What needs to be done:
Repeat every record below exactly as written.

Records with modeling code:
· · · · · · ·

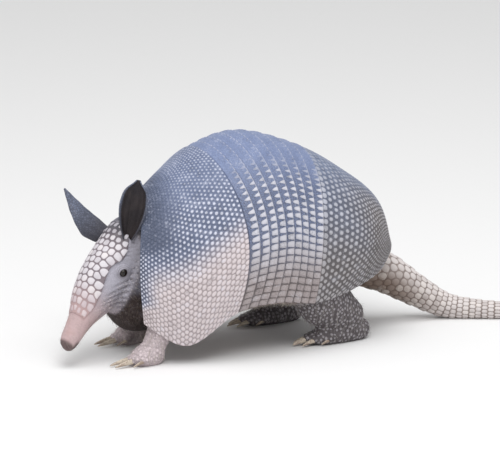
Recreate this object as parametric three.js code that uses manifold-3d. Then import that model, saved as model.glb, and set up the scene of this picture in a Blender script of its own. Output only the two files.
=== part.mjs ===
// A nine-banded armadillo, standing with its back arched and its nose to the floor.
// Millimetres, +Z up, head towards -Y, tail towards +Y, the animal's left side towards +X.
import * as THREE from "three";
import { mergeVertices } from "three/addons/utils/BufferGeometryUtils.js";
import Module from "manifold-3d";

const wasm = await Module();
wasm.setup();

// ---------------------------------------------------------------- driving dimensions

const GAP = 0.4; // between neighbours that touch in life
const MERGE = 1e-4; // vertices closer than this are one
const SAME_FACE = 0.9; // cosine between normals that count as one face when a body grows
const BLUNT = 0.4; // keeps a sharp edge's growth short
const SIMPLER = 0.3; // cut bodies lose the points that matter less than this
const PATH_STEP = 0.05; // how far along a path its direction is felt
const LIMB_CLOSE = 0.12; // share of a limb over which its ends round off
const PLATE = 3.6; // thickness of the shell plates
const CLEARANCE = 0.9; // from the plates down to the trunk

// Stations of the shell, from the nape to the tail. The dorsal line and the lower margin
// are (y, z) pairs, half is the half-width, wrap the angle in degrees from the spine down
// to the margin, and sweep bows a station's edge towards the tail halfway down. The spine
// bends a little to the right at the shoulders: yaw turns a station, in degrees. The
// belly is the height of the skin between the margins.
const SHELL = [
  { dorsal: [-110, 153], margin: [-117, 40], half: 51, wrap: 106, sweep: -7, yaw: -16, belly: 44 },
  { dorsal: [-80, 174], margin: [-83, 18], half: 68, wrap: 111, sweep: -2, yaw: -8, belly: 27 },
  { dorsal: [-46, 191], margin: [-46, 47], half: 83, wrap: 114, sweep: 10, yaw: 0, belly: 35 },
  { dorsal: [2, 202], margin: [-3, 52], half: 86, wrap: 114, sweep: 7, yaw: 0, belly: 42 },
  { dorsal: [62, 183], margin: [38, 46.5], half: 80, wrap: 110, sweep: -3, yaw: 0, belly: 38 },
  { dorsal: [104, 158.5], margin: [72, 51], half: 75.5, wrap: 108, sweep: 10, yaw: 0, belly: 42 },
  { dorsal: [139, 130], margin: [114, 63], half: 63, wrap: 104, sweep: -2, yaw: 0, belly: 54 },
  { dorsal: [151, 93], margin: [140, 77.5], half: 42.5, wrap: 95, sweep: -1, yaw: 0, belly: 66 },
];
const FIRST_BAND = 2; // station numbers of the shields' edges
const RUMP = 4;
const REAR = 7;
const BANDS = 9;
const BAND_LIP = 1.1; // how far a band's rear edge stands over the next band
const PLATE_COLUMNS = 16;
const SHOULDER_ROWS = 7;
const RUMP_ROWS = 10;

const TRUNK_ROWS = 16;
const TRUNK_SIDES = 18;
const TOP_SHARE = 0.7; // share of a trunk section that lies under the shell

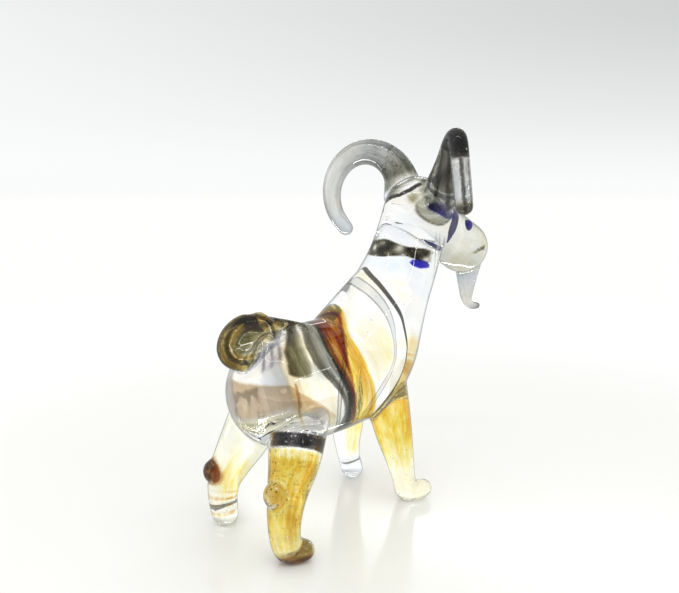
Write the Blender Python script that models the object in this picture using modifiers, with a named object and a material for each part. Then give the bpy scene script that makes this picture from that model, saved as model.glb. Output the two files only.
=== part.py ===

· · · · · · ·

Written response:
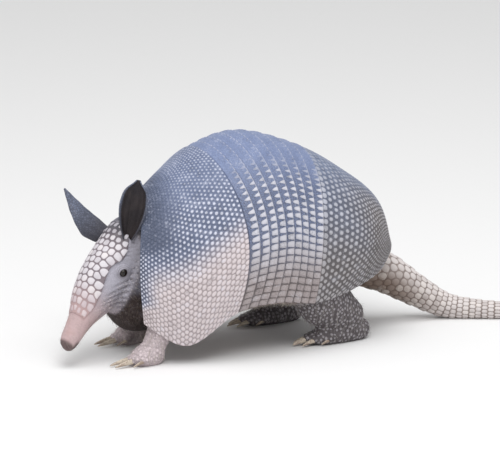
Recreate this object as parametric three.js code that uses manifold-3d. Then import that model, saved as model.glb, and set up the scene of this picture in a Blender script of its own. Output only the two files.
=== part.mjs ===
// A nine-banded armadillo, standing with its back arched and its nose to the floor.
// Millimetres, +Z up, head towards -Y, tail towards +Y, the animal's left side towards +X.
import * as THREE from "three";
import { mergeVertices } from "three/addons/utils/BufferGeometryUtils.js";
import Module from "manifold-3d";

const wasm = await Module();
wasm.setup();

// ---------------------------------------------------------------- driving dimensions

const GAP = 0.4; // between neighbours that touch in life
const MERGE = 1e-4; // vertices closer than this are one
const SAME_FACE = 0.9; // cosine between normals that count as one face when a body grows
const BLUNT = 0.4; // keeps a sharp edge's growth short
const SIMPLER = 0.3; // cut bodies lose the points that matter less than this
const PATH_STEP = 0.05; // how far along a path its direction is felt
const LIMB_CLOSE = 0.12; // share of a limb over which its ends round off
const PLATE = 3.6; // thickness of the shell plates
const CLEARANCE = 0.9; // from the plates down to the trunk

// Stations of the shell, from the nape to the tail. The dorsal line and the lower margin
// are (y, z) pairs, half is the half-width, wrap the angle in degrees from the spine down
// to the margin, and sweep bows a station's edge towards the tail halfway down. The spine
// bends a little to the right at the shoulders: yaw turns a station, in degrees. The
// belly is the height of the skin between the margins.
const SHELL = [
  { dorsal: [-110, 153], margin: [-117, 40], half: 51, wrap: 106, sweep: -7, yaw: -16, belly: 44 },
  { dorsal: [-80, 174], margin: [-83, 18], half: 68, wrap: 111, sweep: -2, yaw: -8, belly: 27 },
  { dorsal: [-46, 191], margin: [-46, 47], half: 83, wrap: 114, sweep: 10, yaw: 0, belly: 35 },
  { dorsal: [2, 202], margin: [-3, 52], half: 86, wrap: 114, sweep: 7, yaw: 0, belly: 42 },
  { dorsal: [62, 183], margin: [38, 46.5], half: 80, wrap: 110, sweep: -3, yaw: 0, belly: 38 },
  { dorsal: [104, 158.5], margin: [72, 51], half: 75.5, wrap: 108, sweep: 10, yaw: 0, belly: 42 },
  { dorsal: [139, 130], margin: [114, 63], half: 63, wrap: 104, sweep: -2, yaw: 0, belly: 54 },
  { dorsal: [151, 93], margin: [140, 77.5], half: 42.5, wrap: 95, sweep: -1, yaw: 0, belly: 66 },
];
const FIRST_BAND = 2; // station numbers of the shields' edges
const RUMP = 4;
const REAR = 7;
const BANDS = 9;
const BAND_LIP = 1.1; // how far a band's rear edge stands over the next band
const PLATE_COLUMNS = 16;
const SHOULDER_ROWS = 7;
const RUMP_ROWS = 10;

const TRUNK_ROWS = 16;
const TRUNK_SIDES = 18;
const TOP_SHARE = 0.7; // share of a trunk section that lies under the shell

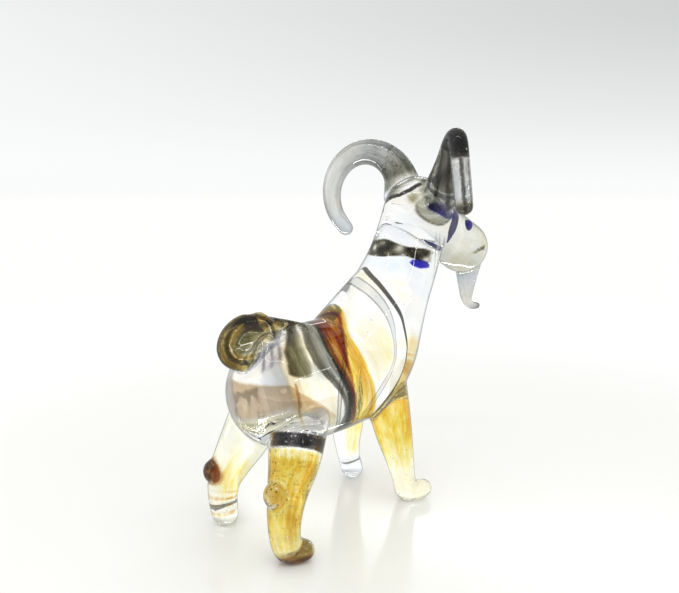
Write the Blender Python script that models the object in this picture using modifiers, with a named object and a material for each part. Then give the bpy scene script that makes this picture from that model, saved as model.glb. Output the two files only.
=== part.py ===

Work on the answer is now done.